THE REQUEST
Write the data out again in full, with no departure from the original.

※

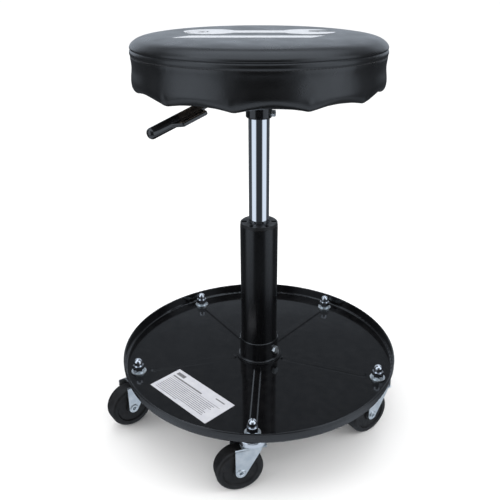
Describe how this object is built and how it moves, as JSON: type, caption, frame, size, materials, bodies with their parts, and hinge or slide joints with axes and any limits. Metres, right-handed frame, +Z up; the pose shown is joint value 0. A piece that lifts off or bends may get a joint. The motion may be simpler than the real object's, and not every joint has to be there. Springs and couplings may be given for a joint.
{
  "type": "rolling mechanic's creeper stool",
  "caption": "Height adjustable round padded stool on a gas lift, over a round steel tool tray that rolls on swivel casters.",
  "frame": {"origin": "point on the floor under the column's axis", "axes": "+Z up along the column; -Y towards the stool's front, the side nearest the pictured view; +X to the right seen from the front"},
  "size_m": [0.425, 0.4106, 0.545],
  "materials": {
    "black_paint": "gloss",
    "black_oxide": "satin",
    "black_plastic": "matte",
    "gloss_black_plastic": "gloss",
    "steel": "brushed",
    "zinc": "satin",
    "chrome": "polished",
    "aluminium": "satin",
    "rubber": "matte",
    "wheel_rubber": "satin",
    "plywood": "raw",
    "foam": "matte",
    "vinyl": "satin"
  },
  "bodies": {
    "base": {"tool_tray": "black_paint", "column_socket": "black_paint", "socket_screws": "black_oxide", "gas_lift_housing": "black_paint", "guide_sleeve": "black_plastic", "thrust_washers": "steel", "thrust_balls": "steel", "cap_nuts": "chrome", "lock_washers": "zinc", "flat_washers": "zinc", "caster_stems": "zinc", "swivel_balls": "steel", "race_back_right": "chrome", "race_back_left": "chrome", "race_left": "chrome", "race_front": "chrome", "race_right": "chrome"},
    "lift_rod": {"piston_rod": "steel", "piston": "aluminium", "piston_seal": "rubber", "retaining_clip": "steel"},
    "seat": {"pressure_tube": "chrome", "rod_guide": "aluminium", "rod_seal": "rubber", "valve_housing": "aluminium", "seat_collar": "black_paint", "collar_screw": "zinc", "seat_plate": "black_paint", "lever_pivot_pin": "zinc", "seat_board": "plywood", "seat_foam": "foam", "seat_cover": "vinyl", "cover_staples": "steel", "seat_bolts": "zinc", "tee_nuts": "zinc"},
    "lever": {"lever_rod": "black_paint", "lever_handle": "gloss_black_plastic"},
    "valve": {"valve_pin": "steel"},
    "caster_back_right": {"fork_back_right": "zinc", "axle_back_right": "zinc"},
    "roller_back_right": {"wheel_back_right": "wheel_rubber", "bushing_back_right": "steel"},
    "caster_back_left": {"fork_back_left": "zinc", "axle_back_left": "zinc"},
    "roller_back_left": {"wheel_back_left": "wheel_rubber", "bushing_back_left": "steel"},
    "caster_left": {"fork_left": "zinc", "axle_left": "zinc"},
    "roller_left": {"wheel_left": "wheel_rubber", "bushing_left": "steel"},
    "caster_front": {"fork_front": "zinc", "axle_front": "zinc"},
    "roller_front": {"wheel_front": "wheel_rubber", "bushing_front": "steel"},
    "caster_right": {"fork_right": "zinc", "axle_right": "zinc"},
    "roller_right": {"wheel_right": "wheel_rubber", "bushing_right": "steel"}
  },
  "joints": [
    {"name": "seat_swivel", "type": "hinge", "parent": "base", "child": "lift_rod", "pos_m": [0, 0, 0.09], "axis": [0, 0, 1], "continuous": true},
    {"name": "seat_lift", "type": "slide", "parent": "lift_rod", "child": "seat", "axis": [0, 0, 1], "range_m": [-0.127, 0]},
    {"name": "lever_lift", "type": "hinge", "parent": "seat", "child": "lever", "pos_m": [-0.02206, -0.01724, 0.4703], "axis": [-0.6157, 0.788, 0], "range_deg": [0, 6], "stiffness_Nm_per_rad": 6, "springref_deg": -2.86},
    {"name": "valve_press", "type": "slide", "parent": "seat", "child": "valve", "axis": [0, 0, 1], "range_m": [-0.003, 0]},
    {"name": "caster_swivel_back_right", "type": "hinge", "parent": "base", "child": "caster_back_right", "pos_m": [0.11392, 0.14271, 0.07], "axis": [0, 0, 1], "continuous": true},
    {"name": "wheel_spin_back_right", "type": "hinge", "parent": "caster_back_right", "child": "roller_back_right", "pos_m": [0.0967, 0.13355, 0.03175], "axis": [0.4695, -0.8829, 0], "continuous": true},
    {"name": "caster_swivel_back_left", "type": "hinge", "parent": "base", "child": "caster_back_left", "pos_m": [-0.10052, 0.15244, 0.07], "axis": [0, 0, 1], "continuous": true},
    {"name": "wheel_spin_back_left", "type": "hinge", "parent": "caster_back_left", "child": "roller_back_left", "pos_m": [-0.11847, 0.14482, 0.03175], "axis": [0.3907, -0.9205, 0], "continuous": true},
    {"name": "caster_swivel_left", "type": "hinge", "parent": "base", "child": "caster_left", "pos_m": [-0.17604, -0.04849, 0.07], "axis": [0, 0, 1], "continuous": true},
    {"name": "wheel_spin_left", "type": "hinge", "parent": "caster_left", "child": "roller_left", "pos_m": [-0.19156, -0.06031, 0.03175], "axis": [0.606, -0.7955, 0], "continuous": true},
    {"name": "caster_swivel_front", "type": "hinge", "parent": "base", "child": "caster_front", "pos_m": [-0.00828, -0.18241, 0.07], "axis": [0, 0, 1], "continuous": true},
    {"name": "wheel_spin_front", "type": "hinge", "parent": "caster_front", "child": "roller_front", "pos_m": [-0.02687, -0.18831, 0.03175], "axis": [0.3024, -0.9532, 0], "continuous": true},
    {"name": "caster_swivel_right", "type": "hinge", "parent": "base", "child": "caster_right", "pos_m": [0.17092, -0.06425, 0.07], "axis": [0, 0, 1], "continuous": true},
    {"name": "wheel_spin_right", "type": "hinge", "parent": "caster_right", "child": "roller_right", "pos_m": [0.15509, -0.07563, 0.03175], "axis": [0.5835, -0.8121, 0], "continuous": true}
  ],
  "couplings": [
    {"joint": "valve_press", "follows": "lever_lift", "m_per_rad": -0.028}
  ]
}
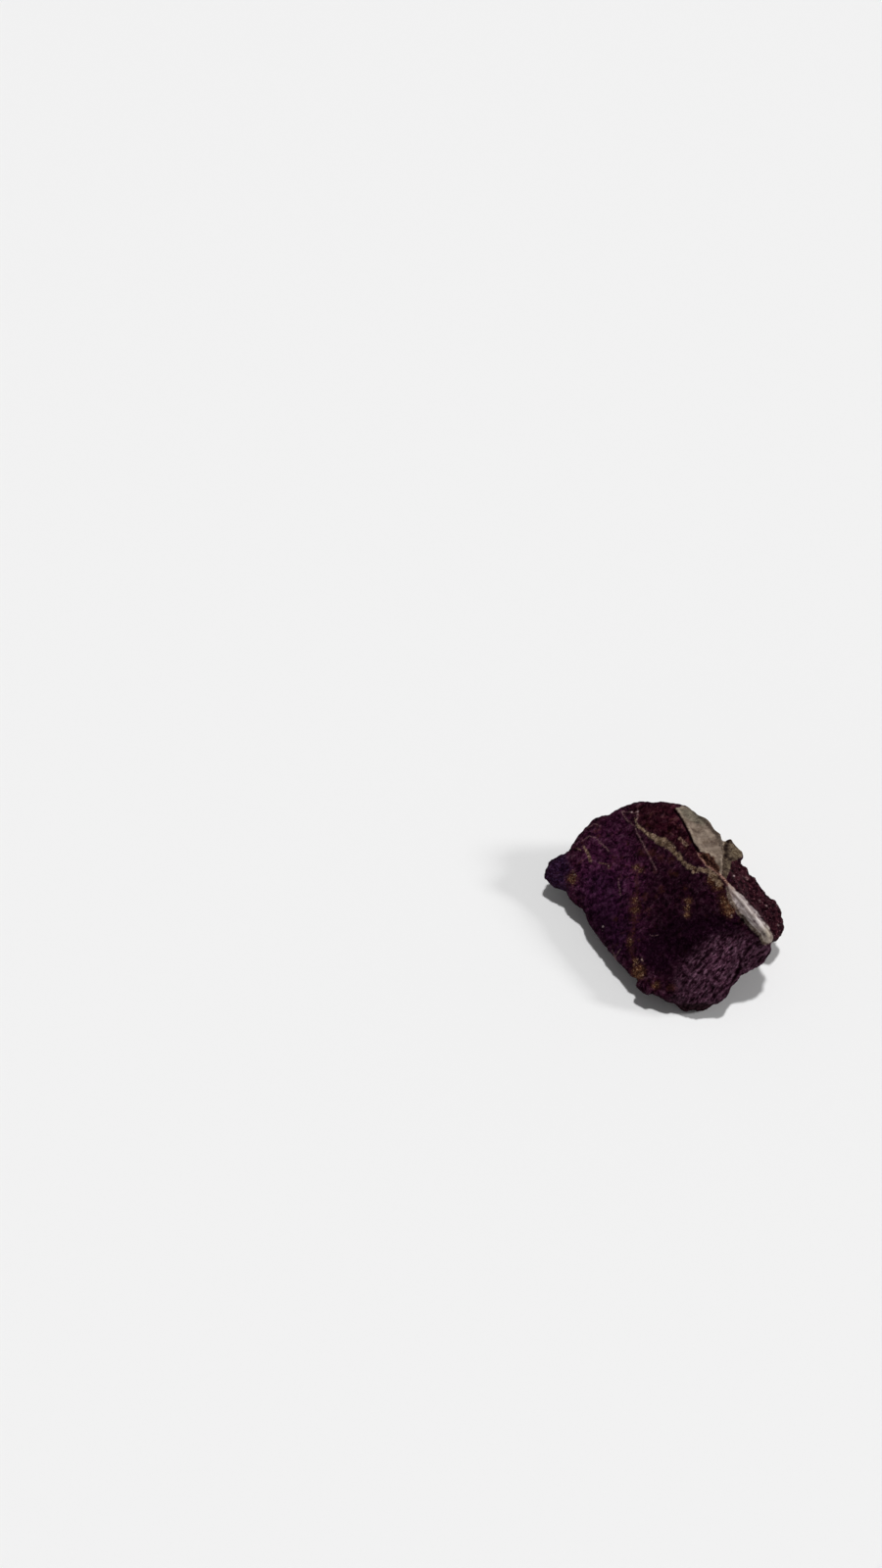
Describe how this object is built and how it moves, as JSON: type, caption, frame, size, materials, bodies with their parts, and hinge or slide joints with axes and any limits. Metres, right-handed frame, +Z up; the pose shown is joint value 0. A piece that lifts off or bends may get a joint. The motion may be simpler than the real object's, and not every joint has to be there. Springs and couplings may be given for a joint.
{
  "type": "purpurite specimen",
  "caption": "Rough hand specimen of the purple phosphate mineral purpurite, with a smooth tilted cleavage face, a proud pale vein, a crumbly lower face and a dark red ledge.",
  "frame": {"origin": "on the table, under the middle of the stone's bounding box", "axes": "+Z up as the stone lies on its flattest side; +Y away from the crumbly lower face; +X towards the pale vein and the red ledge"},
  "size_m": [0.0442, 0.0402, 0.0161],
  "materials": {
    "purpurite_rock": "rough broken mineral, satin on the cleavage face"
  },
  "bodies": {
    "root": {"purpurite_stone": "purpurite_rock"}
  },
  "joints": []
}
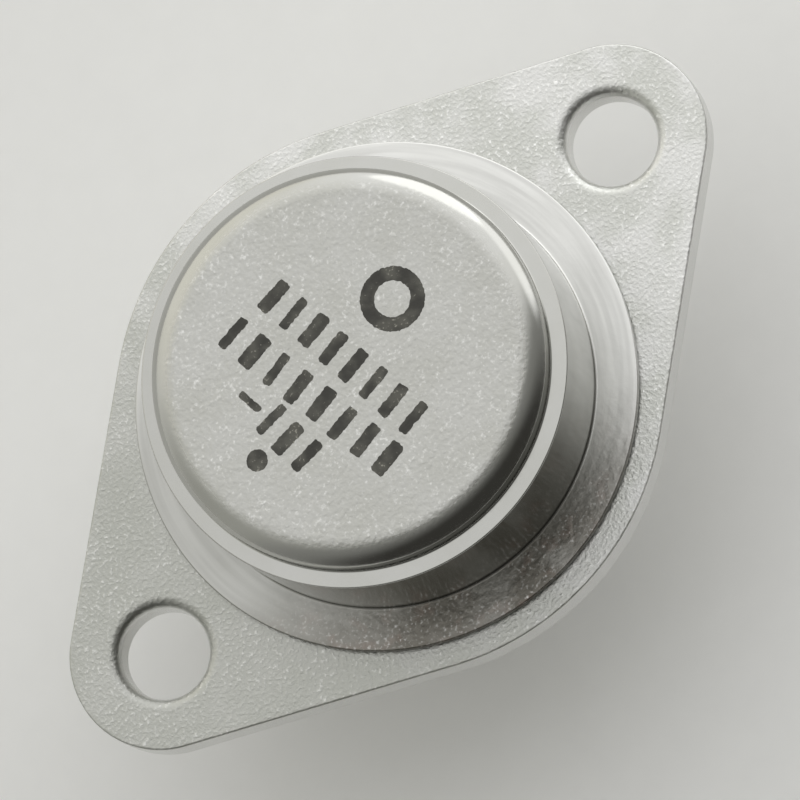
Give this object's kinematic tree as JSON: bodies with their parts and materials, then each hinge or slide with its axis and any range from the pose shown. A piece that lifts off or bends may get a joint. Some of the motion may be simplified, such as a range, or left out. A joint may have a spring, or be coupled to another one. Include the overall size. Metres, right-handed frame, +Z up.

※

THE RESULT
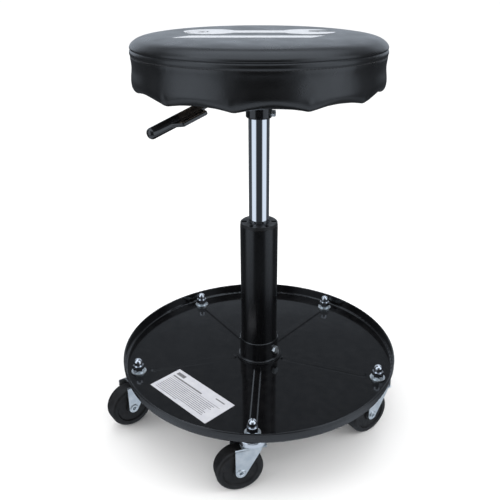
Describe how this object is built and how it moves, as JSON: type, caption, frame, size, materials, bodies with their parts, and hinge or slide joints with axes and any limits. Metres, right-handed frame, +Z up; the pose shown is joint value 0. A piece that lifts off or bends may get a joint. The motion may be simpler than the real object's, and not every joint has to be there. Springs and couplings may be given for a joint.
{
  "type": "rolling mechanic's creeper stool",
  "caption": "Height adjustable round padded stool on a gas lift, over a round steel tool tray that rolls on swivel casters.",
  "frame": {"origin": "point on the floor under the column's axis", "axes": "+Z up along the column; -Y towards the stool's front, the side nearest the pictured view; +X to the right seen from the front"},
  "size_m": [0.425, 0.4106, 0.545],
  "materials": {
    "black_paint": "gloss",
    "black_oxide": "satin",
    "black_plastic": "matte",
    "gloss_black_plastic": "gloss",
    "steel": "brushed",
    "zinc": "satin",
    "chrome": "polished",
    "aluminium": "satin",
    "rubber": "matte",
    "wheel_rubber": "satin",
    "plywood": "raw",
    "foam": "matte",
    "vinyl": "satin"
  },
  "bodies": {
    "base": {"tool_tray": "black_paint", "column_socket": "black_paint", "socket_screws": "black_oxide", "gas_lift_housing": "black_paint", "guide_sleeve": "black_plastic", "thrust_washers": "steel", "thrust_balls": "steel", "cap_nuts": "chrome", "lock_washers": "zinc", "flat_washers": "zinc", "caster_stems": "zinc", "swivel_balls": "steel", "race_back_right": "chrome", "race_back_left": "chrome", "race_left": "chrome", "race_front": "chrome", "race_right": "chrome"},
    "lift_rod": {"piston_rod": "steel", "piston": "aluminium", "piston_seal": "rubber", "retaining_clip": "steel"},
    "seat": {"pressure_tube": "chrome", "rod_guide": "aluminium", "rod_seal": "rubber", "valve_housing": "aluminium", "seat_collar": "black_paint", "collar_screw": "zinc", "seat_plate": "black_paint", "lever_pivot_pin": "zinc", "seat_board": "plywood", "seat_foam": "foam", "seat_cover": "vinyl", "cover_staples": "steel", "seat_bolts": "zinc", "tee_nuts": "zinc"},
    "lever": {"lever_rod": "black_paint", "lever_handle": "gloss_black_plastic"},
    "valve": {"valve_pin": "steel"},
    "caster_back_right": {"fork_back_right": "zinc", "axle_back_right": "zinc"},
    "roller_back_right": {"wheel_back_right": "wheel_rubber", "bushing_back_right": "steel"},
    "caster_back_left": {"fork_back_left": "zinc", "axle_back_left": "zinc"},
    "roller_back_left": {"wheel_back_left": "wheel_rubber", "bushing_back_left": "steel"},
    "caster_left": {"fork_left": "zinc", "axle_left": "zinc"},
    "roller_left": {"wheel_left": "wheel_rubber", "bushing_left": "steel"},
    "caster_front": {"fork_front": "zinc", "axle_front": "zinc"},
    "roller_front": {"wheel_front": "wheel_rubber", "bushing_front": "steel"},
    "caster_right": {"fork_right": "zinc", "axle_right": "zinc"},
    "roller_right": {"wheel_right": "wheel_rubber", "bushing_right": "steel"}
  },
  "joints": [
    {"name": "seat_swivel", "type": "hinge", "parent": "base", "child": "lift_rod", "pos_m": [0, 0, 0.09], "axis": [0, 0, 1], "continuous": true},
    {"name": "seat_lift", "type": "slide", "parent": "lift_rod", "child": "seat", "axis": [0, 0, 1], "range_m": [-0.127, 0]},
    {"name": "lever_lift", "type": "hinge", "parent": "seat", "child": "lever", "pos_m": [-0.02206, -0.01724, 0.4703], "axis": [-0.6157, 0.788, 0], "range_deg": [0, 6], "stiffness_Nm_per_rad": 6, "springref_deg": -2.86},
    {"name": "valve_press", "type": "slide", "parent": "seat", "child": "valve", "axis": [0, 0, 1], "range_m": [-0.003, 0]},
    {"name": "caster_swivel_back_right", "type": "hinge", "parent": "base", "child": "caster_back_right", "pos_m": [0.11392, 0.14271, 0.07], "axis": [0, 0, 1], "continuous": true},
    {"name": "wheel_spin_back_right", "type": "hinge", "parent": "caster_back_right", "child": "roller_back_right", "pos_m": [0.0967, 0.13355, 0.03175], "axis": [0.4695, -0.8829, 0], "continuous": true},
    {"name": "caster_swivel_back_left", "type": "hinge", "parent": "base", "child": "caster_back_left", "pos_m": [-0.10052, 0.15244, 0.07], "axis": [0, 0, 1], "continuous": true},
    {"name": "wheel_spin_back_left", "type": "hinge", "parent": "caster_back_left", "child": "roller_back_left", "pos_m": [-0.11847, 0.14482, 0.03175], "axis": [0.3907, -0.9205, 0], "continuous": true},
    {"name": "caster_swivel_left", "type": "hinge", "parent": "base", "child": "caster_left", "pos_m": [-0.17604, -0.04849, 0.07], "axis": [0, 0, 1], "continuous": true},
    {"name": "wheel_spin_left", "type": "hinge", "parent": "caster_left", "child": "roller_left", "pos_m": [-0.19156, -0.06031, 0.03175], "axis": [0.606, -0.7955, 0], "continuous": true},
    {"name": "caster_swivel_front", "type": "hinge", "parent": "base", "child": "caster_front", "pos_m": [-0.00828, -0.18241, 0.07], "axis": [0, 0, 1], "continuous": true},
    {"name": "wheel_spin_front", "type": "hinge", "parent": "caster_front", "child": "roller_front", "pos_m": [-0.02687, -0.18831, 0.03175], "axis": [0.3024, -0.9532, 0], "continuous": true},
    {"name": "caster_swivel_right", "type": "hinge", "parent": "base", "child": "caster_right", "pos_m": [0.17092, -0.06425, 0.07], "axis": [0, 0, 1], "continuous": true},
    {"name": "wheel_spin_right", "type": "hinge", "parent": "caster_right", "child": "roller_right", "pos_m": [0.15509, -0.07563, 0.03175], "axis": [0.5835, -0.8121, 0], "continuous": true}
  ],
  "couplings": [
    {"joint": "valve_press", "follows": "lever_lift", "m_per_rad": -0.028}
  ]
}
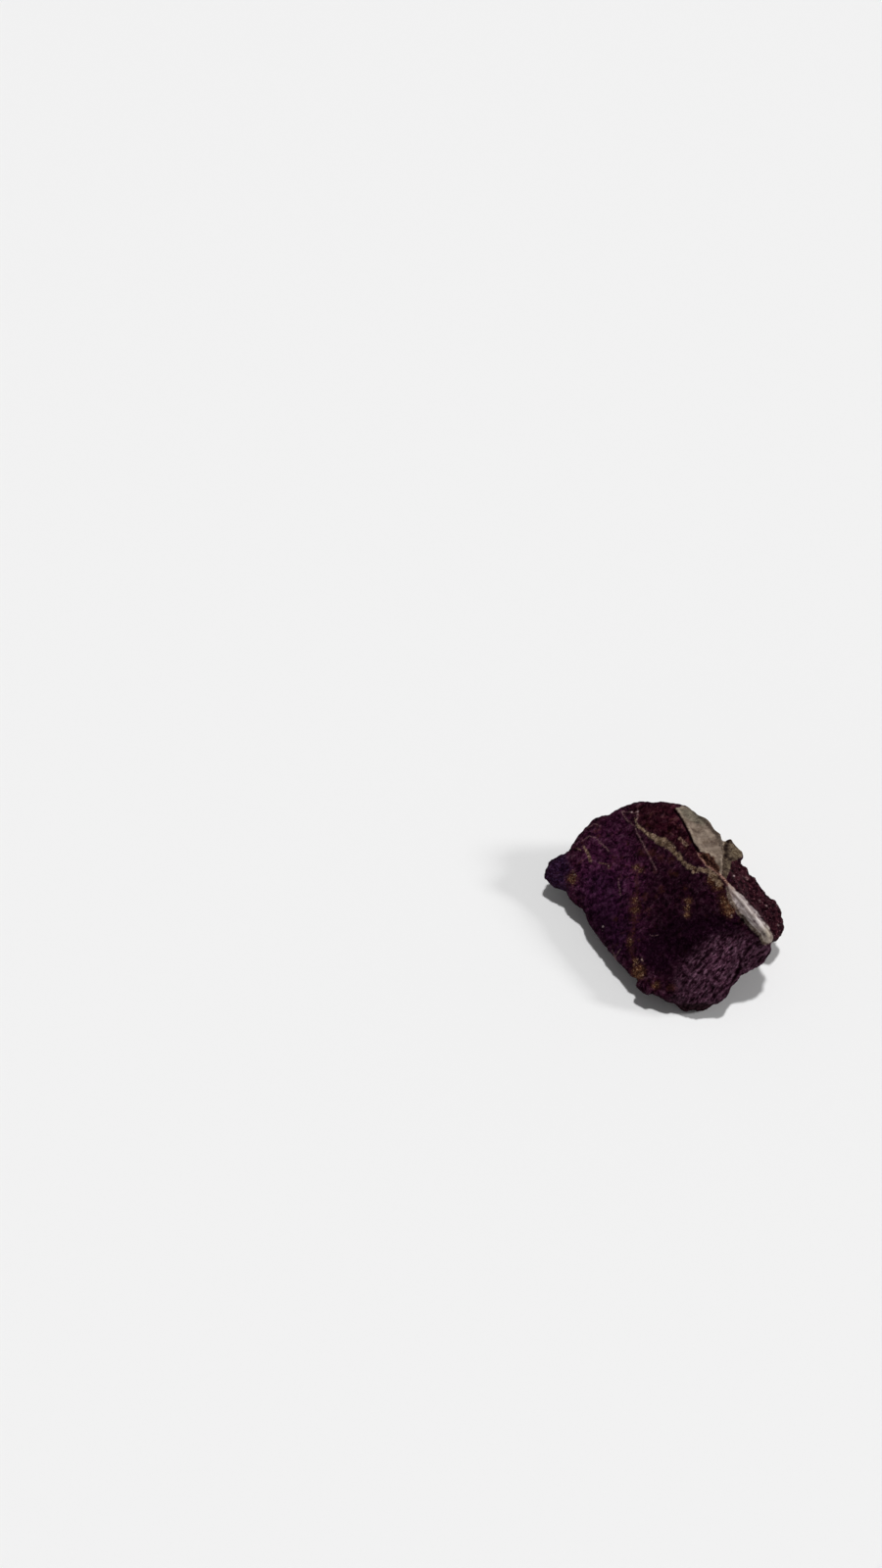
Describe how this object is built and how it moves, as JSON: type, caption, frame, size, materials, bodies with their parts, and hinge or slide joints with axes and any limits. Metres, right-handed frame, +Z up; the pose shown is joint value 0. A piece that lifts off or bends may get a joint. The motion may be simpler than the real object's, and not every joint has to be there. Springs and couplings may be given for a joint.
{
  "type": "purpurite specimen",
  "caption": "Rough hand specimen of the purple phosphate mineral purpurite, with a smooth tilted cleavage face, a proud pale vein, a crumbly lower face and a dark red ledge.",
  "frame": {"origin": "on the table, under the middle of the stone's bounding box", "axes": "+Z up as the stone lies on its flattest side; +Y away from the crumbly lower face; +X towards the pale vein and the red ledge"},
  "size_m": [0.0442, 0.0402, 0.0161],
  "materials": {
    "purpurite_rock": "rough broken mineral, satin on the cleavage face"
  },
  "bodies": {
    "root": {"purpurite_stone": "purpurite_rock"}
  },
  "joints": []
}
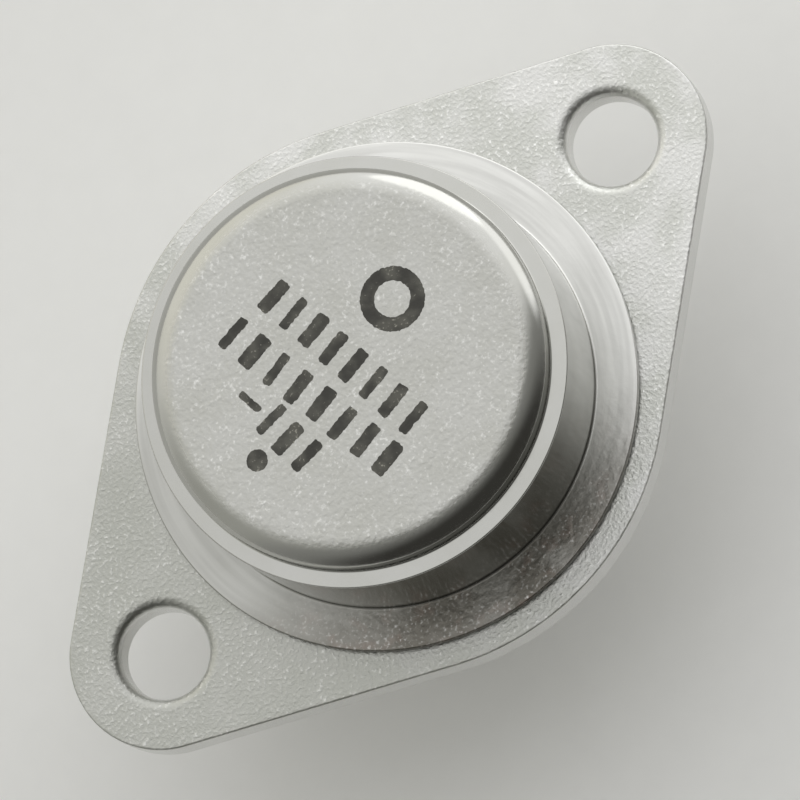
Give this object's kinematic tree as JSON: bodies with their parts and materials, then each hinge or slide with its axis and any range from the pose shown. A piece that lifts off or bends may get a joint. Some of the motion may be simplified, such as a range, or left out. A joint may have a spring, or be coupled to another one. Include the overall size. Metres, right-handed frame, +Z up.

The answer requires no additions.